22 May 2014

Poetry Thursday - The Unpredicted by John Heath Stubbs

O, Fortuna!  (via)

The Unpredicted

The goddess Fortune be praised (on her toothed wheel
I have been mincemeat these several years)
Last night, for a whole night, the unpredictable
Lay in my arms, in a tender and unquiet rest -
(I perceived the irrelevance of my former fears)
Lay, and then departed. I rose and walked the streets
Where a whitsuntide wind blew fresh, and blackbirds
Incontestably sang, and the people were beautiful.

John Heath Stubbs (1918-2006)


A whitsuntide wind, blowing fresh - Whitsun is the seventh Sunday after Easter ... perhaps Easter was early the year the poem was written ... (In 1971 the movable Whit Monday holiday became the fixed Spring Bank Holiday at the end of May.)

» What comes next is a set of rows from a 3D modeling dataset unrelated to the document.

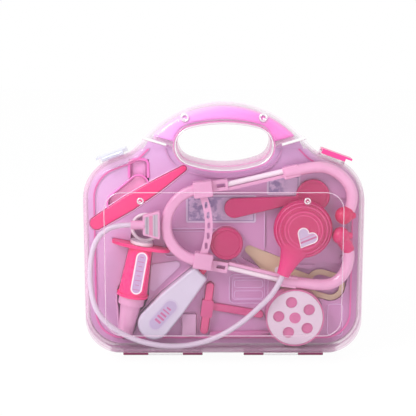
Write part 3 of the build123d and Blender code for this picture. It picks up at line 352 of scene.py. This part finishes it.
def striped_label(name, centre, direction, face, marks):
    """Sticker with plain stripes across one direction: from, to and colour."""
    m = Nodes(name, face, 0.4, Coat_Weight=0.15)
    t = along(m, centre, direction)
    colour = m.mix(m.noise(120.0, detail=3.0), shade(face, 0.94), shade(face, 1.05))
    for start, end, tint in marks:
        colour = m.mix(band(m, t, start, end), colour, tint)
    m.link(colour, "Base Color")
    m.bump(m.noise(700.0, detail=3.0), 0.15, 0.00003)
    return m.material


def card_print(name, centre, half_long, half_high):
    """Bare card: a soft violet field with darker clouds at one end, inside a pale frame and a thin line."""
    m = Nodes(name, srgb(206, 184, 214), 0.55)
    frame_inner, frame_outer = 2.6, 1.8
    across = along(m, centre, (1.0, 0.0, 0.0))
    up = along(m, centre, (0.0, 0.0, 1.0))

    def inside(margin):
        """1 on the card further in than the margin, else 0."""
        wide, high = half_long - margin, half_high - margin
        return m.math("MULTIPLY", band(m, across, -wide, wide), band(m, up, -high, high))

    stops = [(0.44, srgb(146, 120, 170)), (0.58, srgb(208, 176, 212))]
    clouds = m.ramp(m.noise(150.0, detail=3.0, roughness=0.6), stops)
    calm = m.mix(m.noise(60.0), srgb(196, 162, 204), srgb(216, 186, 220))
    calmer = m.fade(across, -half_long * 0.25, half_long * 0.3)
    framed = m.mix(inside(frame_outer), srgb(212, 186, 216), srgb(150, 118, 166))
    m.link(m.mix(inside(frame_inner), framed, m.mix(calmer, clouds, calm)), "Base Color")
    m.bump(m.noise(800.0, detail=3.0), 0.2, 0.00004)
    return m.material


# ---- labels -----------------------------------------------------------------------
BARREL_TOP = (-79.9, 111.9)        # x and z where the syringe's axis meets its flange
BARREL_LEAN = math.radians(10.5)
SCALE_DOWN = 24.5                  # from the flange to the scale's middle
SCALE_ASIDE = 3.0                  # from the axis to the scale's middle
scale_down = (-math.sin(BARREL_LEAN), 0.0, -math.cos(BARREL_LEAN))
scale_mid = (BARREL_TOP[0] - SCALE_DOWN * math.sin(BARREL_LEAN) + SCALE_ASIDE * math.cos(BARREL_LEAN), 0.0,
             BARREL_TOP[1] - SCALE_DOWN * math.cos(BARREL_LEAN) - SCALE_ASIDE * math.sin(BARREL_LEAN))
scale_marks = [(k * 4.6 - 16.4, k * 4.6 - 15.8, 3.0 if k % 2 else 1.8) for k in range(8)]
scale_print = capsule_label("scale_sticker", scale_mid, scale_down, 20.8, 5.5, srgb(198, 162, 206),
                            WARM_WHITE, INK, scale_marks)

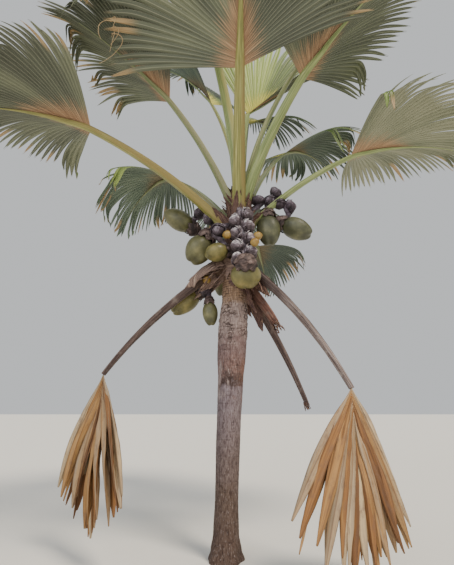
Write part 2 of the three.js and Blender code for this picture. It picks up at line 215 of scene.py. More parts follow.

A lifelong fascination with history, started in the tiny village school on the Isle of Wight he attended, informed John Heath Stubbs' poetic career. He went on to Worcester College for the Blind and Queens College, Oxford, and was first published in 1941. As well as "one of the most interesting poets ... of the latter half of the twentieth century" Heath Stubbs was also a critic, anthologist and translator. He was awarded the OBE in 1988.

Nearly blind from childhood, he had a special alliance and friendship with the deaf poet David Wright. His public career was never orthodox; his books were numerous; his output did not falter with age.